Resolver functions are stored under the :biff.graph/resolve-fn key. They take a single argument (the ctx map) and expect resolver input to be stored under :biff.graph/input.

(defresolver my-resolver
  {:input [:user/id]
   :output [...]}
   [ctx input]
  ...)

(deftest test-my-resolver
  (is (= ((:biff.graph/resolve-fn my-resolver)
          {:biff.graph/input {:user/id 1}})
         ...)))

If you use biff.fx, you can merge com.biffweb.graph/fx-handlers in to your handlers map. It exposes com.biffweb.graph/query under the :biff.graph.fx/query key:

(require '[com.biffweb.fx :refer [defmachine]])

(defmachine do-something
  :start
  (fn [{:keys [session]}]
    {:user [:biff.graph.fx/query
            {:user/id (:uid session)}
            [:user/email
             ...]]
     :biff.fx/next :next})
  ...)

If you want to use biff.fx to handle effects inside your resolvers (such as database queries or external service calls), defresolver also supports a form where you define the resolver body as a biff.fx machine:

(defresolver my-resolver
  {:input [...]
   :output [...]}

  :start
  (fn [ctx input]
    ...)

  :next
  (fn [ctx input]
    ...))

Note that the state functions defined with defresolver take two parameters instead of one as is the case for regular biff.fx machines.

If you include (com.biffweb.graph/module) in your modules, you can put your resolvers in a :biff.graph/resolvers vector on your other modules.

If you register your application's schema with com.biffweb.core/register, biff.graph will ensure that resolver output conforms to that schema.

  • I like to put my resolvers under a model/ directory, then each namespace there exposes a biff.core module with :biff.graph/resolvers set.

  • You can even make resolvers that return hiccup (or that return functions that return hiccup), e.g. (defresolver ... {:com.example/my-component (fn [{:keys [href]}] [:div ...])}).
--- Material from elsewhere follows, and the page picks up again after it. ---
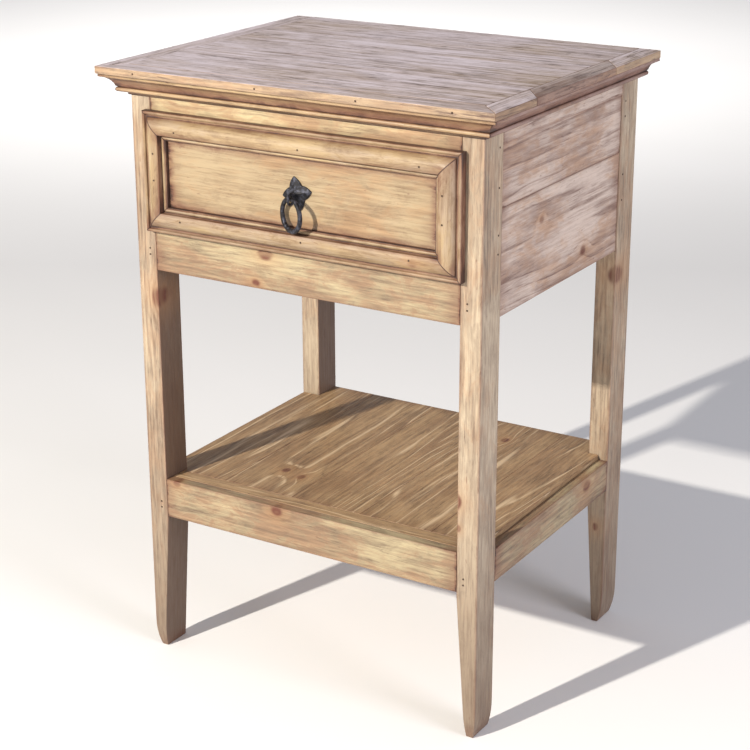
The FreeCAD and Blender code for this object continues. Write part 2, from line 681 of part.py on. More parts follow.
def drawer_nails():
    """Make the nail heads along the crest of the drawer's mouldings."""
    crest_y = f"({OVERLAY_Y} - frame_crest_top)"
    crest_z = f"({PANEL_Z} + frame_crest)"
    crest_x = f"({PANEL_X} + frame_crest)"
    places = [(str(x), f"front_centre + {crest_z}") for x in (-157.0, 9.0, 160.0)]
    places += [(str(x), f"front_centre - {crest_z}") for x in (-153.0, 11.0, 148.0)]
    places += [(f"{sign} * {crest_x}", f"front_centre + {z}") for sign in (-1, 1) for z in (-7.0, 24.0)]
    nails("drawer_nails", [((x, crest_y, z), (0, -1, 0)) for x, z in places])


def write_parts():
    """Check every object, then write each sub-part to its own file."""
    doc.recompute()
    for item in doc.Objects:
        bad = {"Invalid", "Error"} & set(item.State)
        if bad:
            raise ValueError(f"{item.Name} is {bad}")
    os.makedirs("parts", exist_ok=True)
    for item in parts:
        shape = item.Shape
        if shape.isNull() or not shape.isValid():
            raise ValueError(f"{item.Label} has no valid shape")
        shape.exportStep(f"parts/{item.Label}.step")
        print(f"{item.Label}: {shape.Volume / 1000:.2f} cm3, {len(shape.Solids)} solids")
    print(f"{len(parts)} sub-parts")


legs()
table_top()
edge_strips()
crown()
case()
drawer_supports()
shelf()
drawer_box()
drawer_front()
pull()
case_nails()
drawer_nails()
write_parts()
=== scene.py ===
"""A side table with one drawer and a low shelf, in waxed and washed pine, with an iron ring pull."""

import json
import math
import random

import bmesh
import bpy
import numpy as np
from mathutils import Euler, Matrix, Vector, noise

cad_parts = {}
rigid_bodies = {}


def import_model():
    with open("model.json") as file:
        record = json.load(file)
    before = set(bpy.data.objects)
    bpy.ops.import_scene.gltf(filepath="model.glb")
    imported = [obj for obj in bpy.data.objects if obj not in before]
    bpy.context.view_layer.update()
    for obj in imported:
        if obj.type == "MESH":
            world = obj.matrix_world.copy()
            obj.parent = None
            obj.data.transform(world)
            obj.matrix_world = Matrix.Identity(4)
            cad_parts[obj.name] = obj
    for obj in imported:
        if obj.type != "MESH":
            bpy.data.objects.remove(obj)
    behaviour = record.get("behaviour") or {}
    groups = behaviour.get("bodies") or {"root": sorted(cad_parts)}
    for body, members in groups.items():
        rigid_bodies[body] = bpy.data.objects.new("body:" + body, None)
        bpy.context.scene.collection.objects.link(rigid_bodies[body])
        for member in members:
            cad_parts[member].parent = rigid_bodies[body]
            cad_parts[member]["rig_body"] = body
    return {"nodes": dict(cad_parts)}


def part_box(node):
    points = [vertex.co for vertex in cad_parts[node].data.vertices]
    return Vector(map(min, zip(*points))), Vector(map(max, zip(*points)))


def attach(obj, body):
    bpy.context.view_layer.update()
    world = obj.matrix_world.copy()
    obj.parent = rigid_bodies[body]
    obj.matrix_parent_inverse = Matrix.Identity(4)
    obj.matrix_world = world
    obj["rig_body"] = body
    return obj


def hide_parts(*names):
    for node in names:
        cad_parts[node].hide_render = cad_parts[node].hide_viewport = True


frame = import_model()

MM = 0.001
UP = Vector((0, 0, 1))
QUARTER = math.pi / 2
AXES = {"x": 0, "y": 1, "z": 2}
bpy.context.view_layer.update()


def shade(red, green, blue):
    """A colour given as display values from 0 to 255, as the linear values that shaders use.

    The numbers here are those of the sRGB curve.
    """
    linear = []
    for value in (red, green, blue):
        part = value / 255
        linear.append(part / 12.92 if part <= 0.04045 else ((part + 0.055) / 1.055) ** 2.4)
    return (*linear, 1.0)


# ---------------------------------------------------------------- node trees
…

This can be handy for making reusable UI components that are specific to your data model (as opposed to more generic components like "buttons" and "modals" etc). I put these under ui_components/.

  • It can make sense sometimes to write "global" resolvers that don't have an input query. For example, a background job might want to query for all the users in the database who meet certain criteria. It can also be convenient to write resolvers that return data from ctx, like a :output [{:session/user [:user/id]}] resolver so you don't have to get the user ID from the session explicitly.

  • In that vein, for authorization I've been using "params" resolvers that take entity IDs from path / query params, ensure the current user is authorized to read the given entity, and then return it as a join (like :output [{:params/widget [:widget/id]}]. If the user isn't authorized, you can either throw an exception or simply omit the entity from the resolver output. There are different ways to convert either approach into a 4XX HTTP response; I'm still experimenting myself.